I'd assume that the Foundation would keep tabs on local criminal activity to detect potential anomalies, and when they noticed the denizens of a town performing some really bizarre ritualistic dance routine involving porcupines on the same day that a guy attempted to smuggle a bunch of porcupines (unless I'm mistaken, this doesn't seem like a normal occurrence), they at least suspected something was up. Afterwards they probably conducted a series of mild and controlled tests on the guy to see what the effects on the city were, and only then did they conclude that there was a definite correlation between the two.
It's probably Euclid because there's no telling how the people of the town would react to certain situations. If the guy lead a terrorist attack, would the Foundation have a townful of possibly anomalously augmented people plotting acts of terrorism? If he died, would the entire town fall down dead? It's unpredictable, hence it's Euclid.
And if the whole world is crashing down… fall through space out of mind with me.
Too convoluted for my tastes. It seems like this sort of wild cross referencing would produce millions of false positives a day.
I am glad, however, that everyone else's suspension of disbelief isn't as neurotic as mine and this brilliant writing isn't wasted in them. This one made me go back and read more of Kalinin's work, which has been a good thing.
I wanted to upvote for this mental image alone:
I don't know what I expected next, but it was not for this Lalo to begin howling like a wolf, which he did. It should have been ridiculous, but the fury and the pain in this man's voice, the mourning for his friend buried in a foreign land, it demanded acceptance.
I think I followed all of the Related Artworks, except this one:
6 m tall depiction of the Greek deity Apollo playing the lyre with a sunrise in the background. Painted on the side of a barn belonging to Mr. Grauber's employer
How does this relate to the story? My Greek mythology is pretty rusty.
Fucking fantastic work, Kalinin. Splendid characterization and portrayal of Foundation workers who are not soulless husks. SCP-348 didn't faze me; nor did those ships that the GOC sunk. This skip, though…
+1, man.
And if the whole world is crashing down… fall through space out of mind with me.
This is incredibly long, to the point where it would irritate me or even ruin the piece in a normal article - but the quality of this and the story it tells makes the length well worth it. It feels like I'm reading a novel more than an SCP article, but that is by no means a bad thing in this case. Safe to say this is already one of my favorite articles, +1 and thank you.
First off, +1. You've given us snapshots of this incredibly interesting, quasi-messianic figure who endeavors to make the world around him more interesting. Pablo has minor delusions of grandeur, but seems like the type of person who is aware of those delusions and is therefore immune to the more unpleasant effects of them, like arrogance.
He's an artist in a city where that probably doesn't count for much. I know that when I wrote more often, I'd have an idea in my head that someday I had to have fans, admirers, at least a big audience, but most people will probably never give a crap about my scrawlings. I know that I write for pride, and for approval, and for my implicit knowledge of that approval. Not the most noble of motivations, but it probably drives a lot of us.

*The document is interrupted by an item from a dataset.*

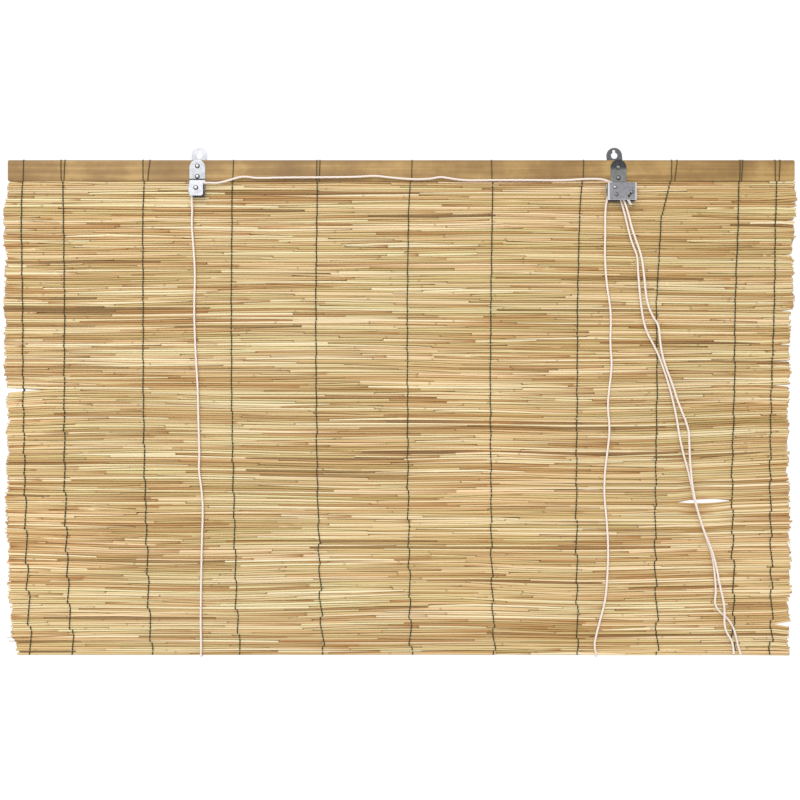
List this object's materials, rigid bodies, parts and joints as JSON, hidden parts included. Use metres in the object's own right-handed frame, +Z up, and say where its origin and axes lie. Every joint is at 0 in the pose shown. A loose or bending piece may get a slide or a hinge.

What I love about Pablo's situation is that he seems to get joy out of simply inspiring art, and that limited to his surrounding community. But apparently, through no effort of his own, he did have a far-reaching effect on the world, and he died without ever knowing anything about it. And he felt no poorer for it.
tl;dr Your made-up person is very inspiring, and he feels very real, and I'm actually a little jealous of him.

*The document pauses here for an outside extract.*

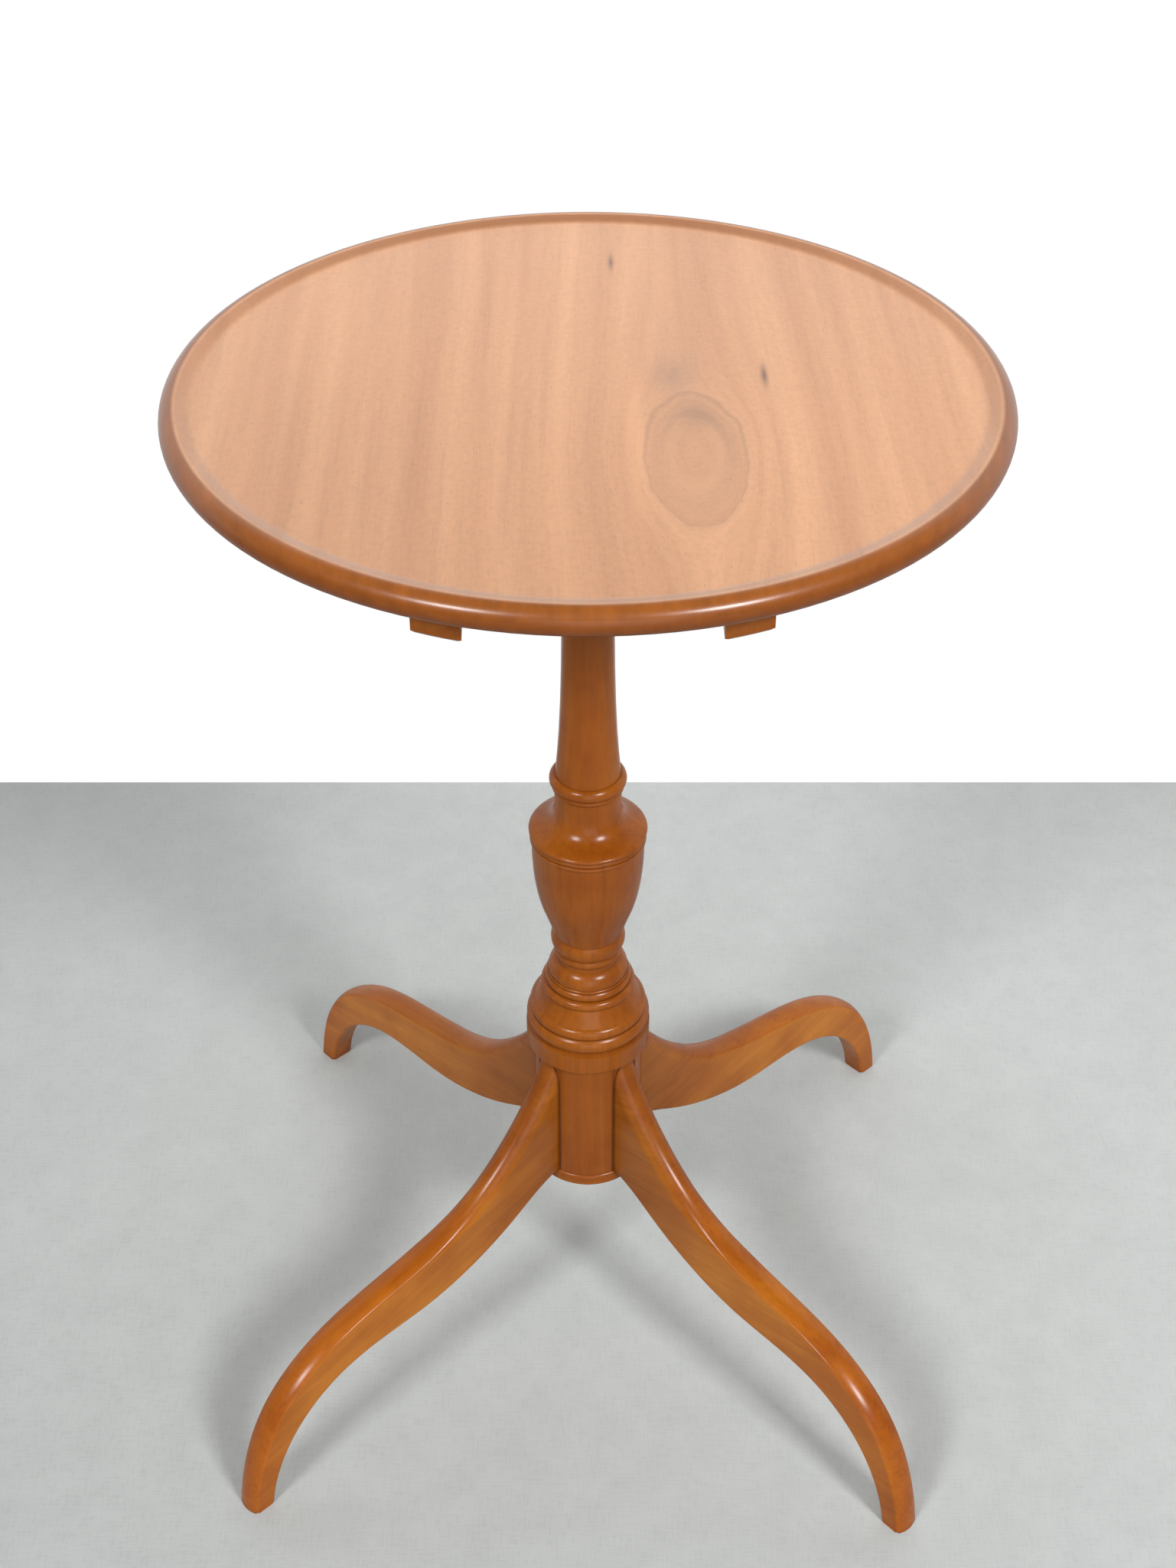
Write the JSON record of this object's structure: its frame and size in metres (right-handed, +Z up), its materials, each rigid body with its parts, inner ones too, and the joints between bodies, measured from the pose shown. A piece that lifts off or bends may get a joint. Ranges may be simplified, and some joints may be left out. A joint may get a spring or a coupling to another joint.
{
  "type": "tilt top table",
  "caption": "Round dished tray-top table that tips upright on a turned pillar with swept legs, held level by a sliding brass bolt.",
  "frame": {"origin": "on the floor under the pillar's axis", "axes": "+Z up; -Y is the front, towards which the dished face looks when the top is tipped up; +X to the right seen from the front"},
  "size_m": [0.4684, 0.4684, 0.7192],
  "materials": {
    "top_wood": "satin varnish, pinkish tan, straight grain with one swirl",
    "bearer_wood": "satin varnish",
    "block_wood": "satin varnish",
    "pillar_wood": "gloss varnish, turned",
    "leg_wood": "gloss varnish",
    "wedge_wood": "bare end grain",
    "steel": "plain steel",
    "brass": "aged brass",
    "spring_brass": "rolled spring brass"
  },
  "bodies": {
    "base": {"pillar": "pillar_wood", "hinge_block": "block_wood", "tenon_wedge": "wedge_wood", "leg_front_left": "leg_wood", "leg_front_right": "leg_wood", "leg_back_left": "leg_wood", "leg_back_right": "leg_wood", "base_disc": "pillar_wood", "disc_screws": "steel", "pivot_pin_left": "steel", "pivot_pin_right": "steel", "strike_plate": "brass", "strike_screws": "brass"},
    "top": {"top_board": "top_wood", "bearer_left": "bearer_wood", "bearer_right": "bearer_wood", "bearer_screws": "steel", "bolt_plate": "brass", "bolt_plate_screws": "brass", "bolt_guides": "brass", "bolt_leaf_spring": "spring_brass"},
    "bolt": {"bolt_bar": "brass", "bolt_knob": "brass"}
  },
  "joints": [
    {"name": "top_tilt", "type": "hinge", "parent": "base", "child": "top", "pos_m": [0, -0.0493, 0.6938], "axis": [1, 0, 0], "range_deg": [0, 90]},
    {"name": "bolt_slide", "type": "slide", "parent": "top", "child": "bolt", "axis": [0, -1, 0], "range_m": [0, 0.008]}
  ]
}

Secondly, I wish there had been more clear connections between Pablo's actions and the "output" in Dotson. I felt like I had to stretch to understand most of the connections, and that a Foundation research team would have to be really looking hard to justify calling many of them connections - the portraits being an obvious exception, of course. Maybe it's just me, and it didn't detract from the story, per se. I think I could have used more cut-and-dry examples of "Yep, that's anomalous," and more early-on, to justify the Foundation's continued interest after the porcupine incident.
Finally, thank you oh so very much for not making Pablo's last words be "Are We Cool Yet?"

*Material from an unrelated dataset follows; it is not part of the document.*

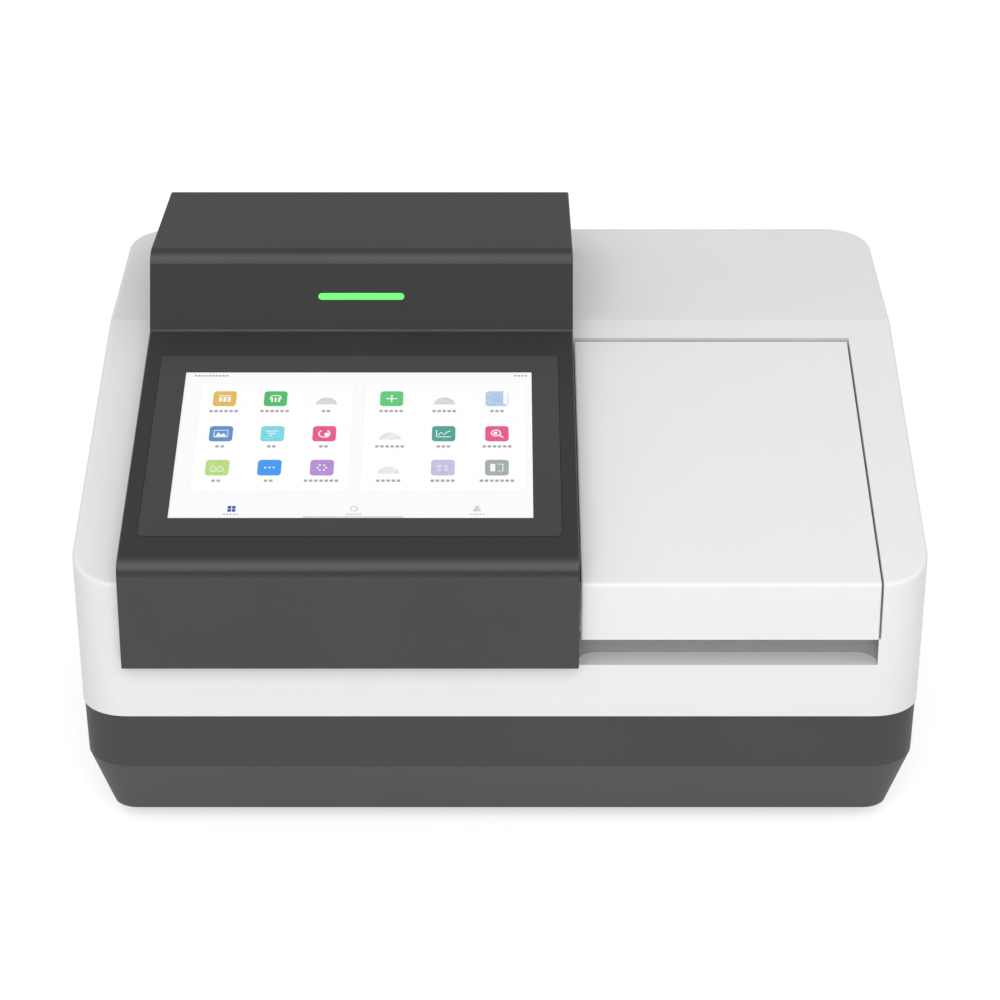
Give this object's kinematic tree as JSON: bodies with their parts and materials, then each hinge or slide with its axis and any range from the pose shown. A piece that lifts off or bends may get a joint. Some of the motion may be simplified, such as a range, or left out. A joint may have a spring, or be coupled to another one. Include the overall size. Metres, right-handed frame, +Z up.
{
  "type": "spectrophotometer with autosampler",
  "caption": "Bench-top spectrophotometer: sloped touch-screen console beside a hinged lid over a rotary cuvette changer, on a dark base tray.",
  "frame": {"origin": "middle of the overall footprint, on the bench under the feet", "axes": "+X to the right as seen from the front, along the longest side; the front faces -Y; +Z up"},
  "size_m": [0.51, 0.392, 0.3],
  "materials": {
    "white_housing": "fine satin moulded white",
    "white_lid": "fine satin moulded white",
    "dark_console": "fine-grained dark grey moulded",
    "dark_base": "fine-grained dark grey moulded",
    "touch_glass": "smooth dark touch glass",
    "lcd": "lit display",
    "green_light": "lit light bar",
    "rubber": "matte rubber",
    "plate": "milled plate",
    "steel": "brushed",
    "zinc_sheet": "plated sheet",
    "circuit_board": "solder-masked board",
    "chamber_black": "light-absorbing black",
    "gear_plastic": "moulded acetal",
    "anodised": "black anodised",
    "quartz": "clear quartz",
    "cap_plastic": "moulded caps",
    "brass": "machined",
    "motor_black": "black enamel",
    "cast_box": "grey enamel on a casting",
    "mirror": "front-silvered",
    "filter_glass": "coloured filter glass",
    "rear_sheet": "grey enamel sheet",
    "black_plastic": "moulded black"
  },
  "bodies": {
    "housing": {"base_tray": "dark_base", "feet": "rubber", "chassis_plate": "plate", "upper_housing": "white_housing", "console_cover": "dark_console", "touch_glass": "touch_glass", "lcd_panel": "lcd", "display_bracket": "zinc_sheet", "display_board": "circuit_board", "status_light": "green_light", "status_board": "circuit_board", "main_board": "circuit_board", "sample_tub": "chamber_black", "chamber_gasket": "rubber", "hinge_brackets": "steel", "hinge_pins": "steel", "hub_post": "plate", "hub_collar": "steel", "detector_head": "anodised", "drive_motor": "motor_black", "home_sensor": "motor_black", "monochromator_housing": "cast_box", "monochromator_cover": "cast_box", "entrance_slit": "steel", "exit_slit": "steel", "collimating_mirror": "mirror", "focusing_mirror": "mirror", "mirror_holders": "anodised", "grating_motor": "motor_black", "beam_tube": "anodised", "beam_window": "quartz", "filter_bracket": "zinc_sheet", "filter_motor": "motor_black", "lamp_house": "zinc_sheet", "tungsten_lamp": "quartz", "deuterium_lamp": "quartz", "beam_combiner": "mirror", "power_supply": "zinc_sheet", "control_board": "circuit_board", "rear_panel": "rear_sheet", "mains_inlet": "black_plastic", "switch_frame": "black_plastic", "usb_ports": "zinc_sheet", "lan_port": "zinc_sheet", "serial_port": "zinc_sheet", "fan_frame": "black_plastic"},
    "lid": {"sample_lid": "white_lid", "lid_liner": "chamber_black"},
    "carousel": {"carousel_gear": "gear_plastic", "carousel_block": "anodised", "cuvettes": "quartz", "cuvette_caps": "cap_plastic"},
    "pinion": {"drive_pinion": "brass", "drive_shaft": "steel"},
    "grating_table": {"grating_turret": "anodised", "grating": "mirror"},
    "filter_disc": {"filter_wheel": "anodised", "filters": "filter_glass"},
    "rocker": {"power_rocker": "black_plastic"},
    "fan": {"fan_rotor": "black_plastic"}
  },
  "joints": [
    {"name": "lid_hinge", "type": "hinge", "parent": "housing", "child": "lid", "pos_m": [0.13635, 0.02664, 0.23158], "axis": [-1, 0, 0], "range_deg": [0, 75]},
    {"name": "carousel_spin", "type": "hinge", "parent": "housing", "child": "carousel", "pos_m": [0.13635, -0.082, 0.0953], "axis": [0, 0, 1], "continuous": true},
    {"name": "pinion_spin", "type": "hinge", "parent": "housing", "child": "pinion", "pos_m": [0.18654, -0.02626, 0.0953], "axis": [0, 0, 1], "continuous": true},
    {"name": "grating_turn", "type": "hinge", "parent": "housing", "child": "grating_table", "pos_m": [-0.006, -0.03, 0.1223], "axis": [0, 0, 1], "range_deg": [-30, 30]},
    {"name": "filter_wheel_spin", "type": "hinge", "parent": "housing", "child": "filter_disc", "pos_m": [0.037, 0.039, 0.1223], "axis": [1, 0, 0], "continuous": true},
    {"name": "power_rocker_tilt", "type": "hinge", "parent": "housing", "child": "rocker", "pos_m": [-0.1, 0.191, 0.118], "axis": [1, 0, 0], "range_deg": [0, 20]},
    {"name": "fan_spin", "type": "hinge", "parent": "housing", "child": "fan", "pos_m": [0.134, 0.181, 0.134], "axis": [0, 1, 0], "continuous": true}
  ],
  "couplings": [
    {"joint": "pinion_spin", "follows": "carousel_spin", "ratio": -4}
  ]
}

I like the general idea, but quite honestly, tl;dr. I wish the "tale-ier" parts had been extracted into their own, separate thing, to leave the body of the article standing on its own. After the second one, and being somewhat at a loss for how the events relate to the art projects in Dotson, I felt like I had the gist and couldn't see a reason for the rest of the article being there. Also, I'm still not a fan of the inter-Foundation publication footnotes. The writing's above reproach, but the structure needs some rethinking.
Also, I'm still not a fan of the inter-Foundation publication footnotes
As one of the original offenders, I'm really starting to wonder what exactly it is you have against the Foundation having internal publications.
It's quite possibly just that it's being used as "smash in a bunch of extra info that would otherwise break tone." Your thing is a rock what extracts people's souls? Have the article explain about prolonged contact deadening emotional responses, then link to a footnote: "See also: 'Soul Removal and Links to Higher Brain Functions: On the Effects of SCP-XXXX". It's a cheat.
Now maybe they aren't all used like that, but I've quickly grown to discount them the moment I see them because they have been. I also think they're being overused quite a lot; I could see one, maybe two in a medium-length article, but some have upwards of five, for crying out loud.